Clients listed on the data firm’s website up until March 2022 included Shell, Novartis, Gerber Life, Pernod Ricard and Microsoft.

WPP bolstered KBM’s data assets by acquiring several data brokers including retail transaction database IBehavior in 2010, and Predictys SAS in 2012

IBehavior is a co-operative database, a model in which a cohort of companies — thousands in some cases — pool data to build a richer dataset on consumers that they can then license for targeting.

At the time of purchase, IBehavior’s database included information on purchases by 171 million consumers from 110 million households, according to a press release. It also had information generated by 103 million online shoppers and 35 million B2B purchasers.

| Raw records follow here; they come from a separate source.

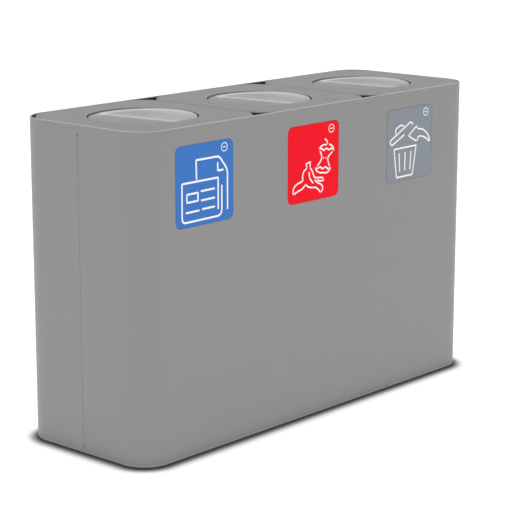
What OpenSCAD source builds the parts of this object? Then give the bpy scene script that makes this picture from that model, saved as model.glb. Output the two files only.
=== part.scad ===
// Three-stream recycling station: one wrap-around sheet-steel body, three lift-up lids,
// a self-levelling round flap in each lid, three lift-out liners.
// Frame: origin on the floor under the middle of the body, +X along the length,
// -Y towards the front (label side), +Z up. Millimetres.

/* [Body] */
// Overall length
body_w = 1200; // [900:10:1500]
// Overall depth of the sheet body
body_d = 400; // [320:5:500]
// Overall height above the floor
body_h = 760; // [650:5:900]
// Outer radius of the four vertical corners
body_r = 70; // [30:1:120]
// Sheet thickness of the body shell
sheet_t = 1.5; // [1:0.1:3]
// Width of the hemmed top rim
rim_w = 4; // [3:0.5:10]
// Height of the hem's return leg
hem_h = 12; // [6:1:25]
// Gap between the front and rear half shells
seam_gap = 0.8; // [0.2:0.1:2]
// Height of the shell's bottom edge above the floor
foot_lift = 4; // [0:1:20]

/* [Lids] */
// Gap between a lid and the rim around it
lid_gap = 1.2; // [0.8:0.1:5]
// Gap between two neighbouring lids
lid_seam = 2; // [1:0.5:6]
// Lid sheet thickness
lid_t = 1.5; // [1:0.1:3]
// How far the lid face lies below the rim
lid_drop = 1; // [0:0.5:6]
// Depth of the lid's turned-down skirt
skirt_h = 20; // [10:1:40]
// Clear radius of the throw-in opening
throat_r = 128; // [90:0.5:150]
// Bend radius of the rolled opening lip
lip_r = 3; // [2:0.5:10]
// Depth of the turned-down collar around the opening
collar_h = 20; // [10:1:40]
// Corner radius of the two outer rear lid corners, relieved for the hinge swing
swing_r = 82; // [65:1:100]
// Distance of the hinge axis from the lid's rear edge
hinge_inset = 18; // [8:1:30]

/* [Flaps] */
// Radius of the flap disc
flap_r = 124; // [80:0.5:145]
// Flap sheet thickness
flap_t = 1.5; // [1:0.1:3]
// Depth of the fold below the disc's left and right edges
flap_fold = 5; // [0:0.5:20]
// Drop of the disc's highest edges below the lid face
flap_drop = 1.5; // [1:0.5:15]
// Flap axle radius
axle_r = 4; // [3:0.5:8]
// Radial running clearance of axles and hinge pins
run_fit = 0.05; // [0.02:0.01:0.1]

/* [Labels] */
// Label width
label_w = 186; // [100:1:300]
// Label height
label_h = 184; // [100:1:300]
// Label corner radius
label_r = 16; // [4:1:40]
// Distance of the label's top edge below the rim
label_top = 42; // [20:1:120]
// Label spacing along the front
label_pitch = 374; // [300:1:420]
// Offset of the middle label from the body's centre
label_x = -31; // [-60:1:60]
// Label thickness
label_t = 0.3; // [0.1:0.1:1]

/* [Liners] */
// Liner length along the station
liner_w = 348; // [250:1:380]
// Liner depth front to back
liner_d = 336; // [250:1:360]
// Height of the liner's rolled top edge above the floor
liner_top = 688; // [500:1:720]
// Outer radius of the liner's vertical corners
liner_r = 18; // [12:1:40]
// Liner wall thickness
liner_t = 3; // [1:0.5:5]

/* [Floor fixing] */
// Radius of the floor anchor holes
anchor_r = 6.5; // [4:0.5:10]
// Anchor hole spacing along the length
anchor_x = 900; // [500:10:1100]
// Anchor hole spacing front to back
anchor_y = 240; // [120:10:320]

/* [Hidden] */
$fn = 96;
e = 0.01;
shell_d = body_d - 2*label_t;             // sheet depth, so labels stay inside body_d
hw = body_w/2;
hd = shell_d/2;
in_w = body_w - 2*rim_w - 2*lid_gap;      // field the three lids fill
lid_w = (in_w - 2*lid_seam)/3;
pitch = lid_w + lid_seam;
lid_d = shell_d - 2*rim_w - 2*lid_gap;
lid_r = body_r - rim_w - lid_gap;
lid_z = body_h - lid_drop;                // lid face
lid_u = lid_z - lid_t;                    // lid underside
hinge_y = lid_d/2 - hinge_inset;
hinge_x = 80;                             // hinges' distance from the lid's middle
knuckle_r = 2.6;
hinge_z = lid_u - knuckle_r - 0.3;
pin_r = 1.5;
leaf_t = 1.5;
edge_r = 3;                               // outer bend radius of the lid edge
fold_z = lid_z - flap_drop - flap_fold;   // top of the fold
axle_z = fold_z - flap_t - axle_r + 0.4;
axle_len = 2*(throat_r + 22);
rear_face = hinge_y + 1.2;                // front face of the rear rail
seam_z = 390;                             // middle of the seam strips
rail_top = 733;                           // front rail
rear_top = 727;                           // rear rail
pan_z = foot_lift + sheet_t;              // underside of the base pan
pan_t = 2;
floor_z = pan_z + pan_t;
liner_foot = 14;                          // height of the liner's feet
cx = [-pitch, 0, pitch];
in_y = hd - sheet_t;                      // inner face of the shell, front and rear
in_x = hw - sheet_t;                      // inner face of the shell, left and right

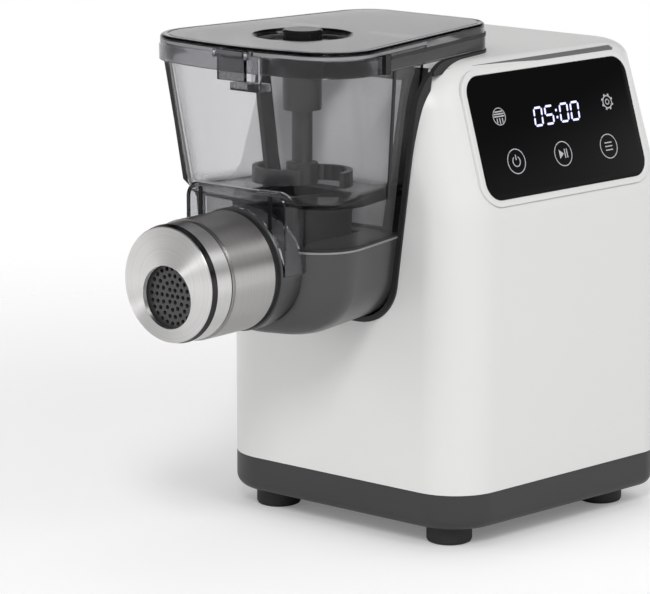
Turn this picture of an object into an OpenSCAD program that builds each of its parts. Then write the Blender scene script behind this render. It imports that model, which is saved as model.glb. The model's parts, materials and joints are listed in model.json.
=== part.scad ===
// Electric pasta maker: a tower with the drive, a clear mixing hopper hung on its
// front, and a steel barrel with a screw-on cap that the dough is pressed through.
// +Z is up, -Y is the front where the pasta comes out, +X is the control side.
// The origin is on the ground under the middle of the outer box.

/* [Tower] */
// Width across the front face
tower_front_w = 185; // [170:1:205]
// Depth from the front face to the back face
tower_depth = 182; // [172:1:200]
// Angle at which each side opens towards the back
tower_flare = 6; // [3:0.5:8]
// Radius of the upright corners at the front
tower_corner_r = 32; // [24:1:38]
// Radius of the upright corners at the back
back_corner_r = 18; // [14:1:22]
// Height of the tower's top face
tower_top = 283; // [278:1:292]
// Height where the sides start to lean in
lean_start = 200; // [190:1:206]
// Angle at which the upper sides lean in
lean_angle = 17.6; // [12:0.2:19]
// Radius of the top edge along the sides and the back
top_edge_r = 9; // [6:0.5:12]
// Radius of the top edge along the front
front_edge_r = 26; // [18:1:28]
// Wall of the tower's moulding
tower_wall = 3.2; // [2.6:0.1:3.6]

/* [Base] */
// Height of the foot pads
foot_h = 11.6; // [8:0.2:14]
// Radius of the foot pads
foot_r = 13.5; // [10:0.5:16]
// Height of the dark base
base_h = 21.9; // [18:0.1:26]
// Radius of the base's lower edge
base_edge_r = 7; // [4:0.5:10]
// Distance of the feet in from the front and back faces
foot_inset = 25; // [20:1:34]

/* [Control panel] */
// Length of the glass
glass_l = 137.6; // [120:0.1:140]
// Height of the glass along the lean
glass_h = 73; // [60:0.5:74]
// Distance of the glass behind the front corner
glass_from_front = 24.5; // [20:0.5:30]
// Distance of the glass above the bend in the side
glass_from_bend = 5.5; // [4:0.5:8]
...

IBehavior contained data on more than 100 million households in the U.S. during the period the Justice Department investigated it, according to the lawsuit. 

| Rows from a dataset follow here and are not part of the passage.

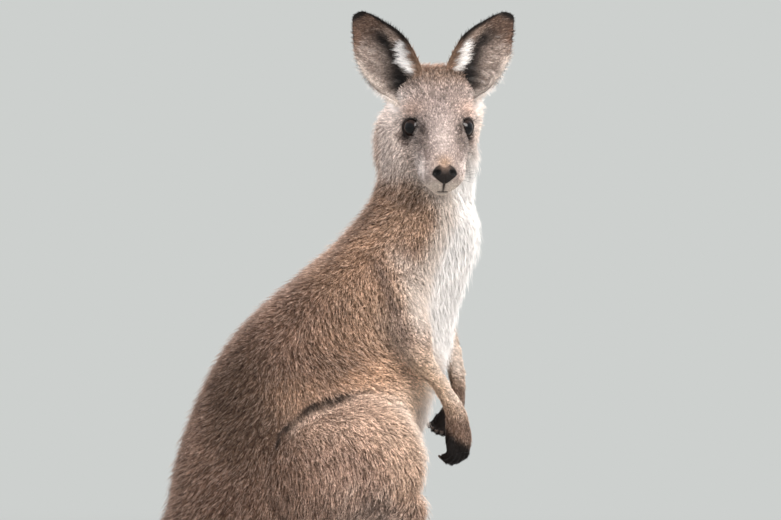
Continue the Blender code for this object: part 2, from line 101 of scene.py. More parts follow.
FOOT = [(-144, 73, 20, 5, 6, 10, 2), (-140, 73, 21, 12, 14, 22, 2.1), (-130, 73, 24, 15.5, 21, 26, 2.2),
        (-112, 73, 25, 17, 24, 27, 2.3), (-86, 74, 21, 17, 18, 23, 2.4), (-30, 76, 16, 17.5, 14, 18, 2.5),
        (20, 78, 14, 19, 12.5, 16, 2.5), (55, 79, 13, 19, 11, 15, 2.5), (74, 80, 12, 15, 9.5, 14, 2.4)]
TOES = [[(60, 80, 11.5, 10, 9, 13, 2.3), (98, 82, 10.5, 9.5, 8.5, 12, 2.3),
         (112, 82.5, 8.5, 7.5, 7, 10, 2.2)],
        [(34, 88, 12, 8, 9, 13, 2.2), (62, 96, 10.5, 8, 8, 12, 2.2), (86, 100.5, 8, 5.5, 5.5, 9, 2.2)],
        [(38, 69, 11, 4.5, 7, 12, 2.2), (62, 64.5, 9.5, 3.6, 6.5, 11, 2.2),
         (82, 62.2, 7.5, 3, 4.5, 8.5, 2.2)],
        [(38, 64, 11, 4.5, 7, 12, 2.2), (62, 58.5, 9.5, 3.6, 6.5, 11, 2.2),
         (82, 56.6, 7.5, 3, 4.5, 8.5, 2.2)]]
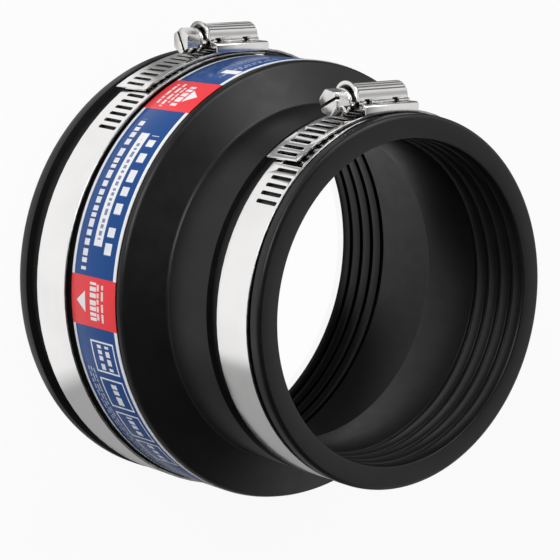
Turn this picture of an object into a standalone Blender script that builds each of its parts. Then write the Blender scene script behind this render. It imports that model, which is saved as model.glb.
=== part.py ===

KBM collected a vast variety of data. A company pitch deck that, according to Google’s search index, is from more than 10 years ago, purports to break down KBM’s data segments.

Screenshot of a KBM Group pitch deck.

Databases of this depth and size are extremely valuable — they are the foundation of the $285 billion ad industry in the U.S, per Zenith estimates. Holding companies have shelled out billions of dollars to purchase such databases to power their marketing products. Publicis paid $4.4 billion to acquire Epsilon in 2019, Interpublic Group paid $2.3 billion to purchase Acxiom in 2018, and Dentsu reportedly paid $1.5 billion for data marketing firm Merkle in 2016. 

Omnicom Group has built its data unit, Omni, through licensing data services rather than acquiring them. 

Havas Media Group has acquired several data agencies to build its in-house data capabilities, including Spanish data analytics firm ElisaDBI in 2013 and digital agency Search Laboratory in April this year.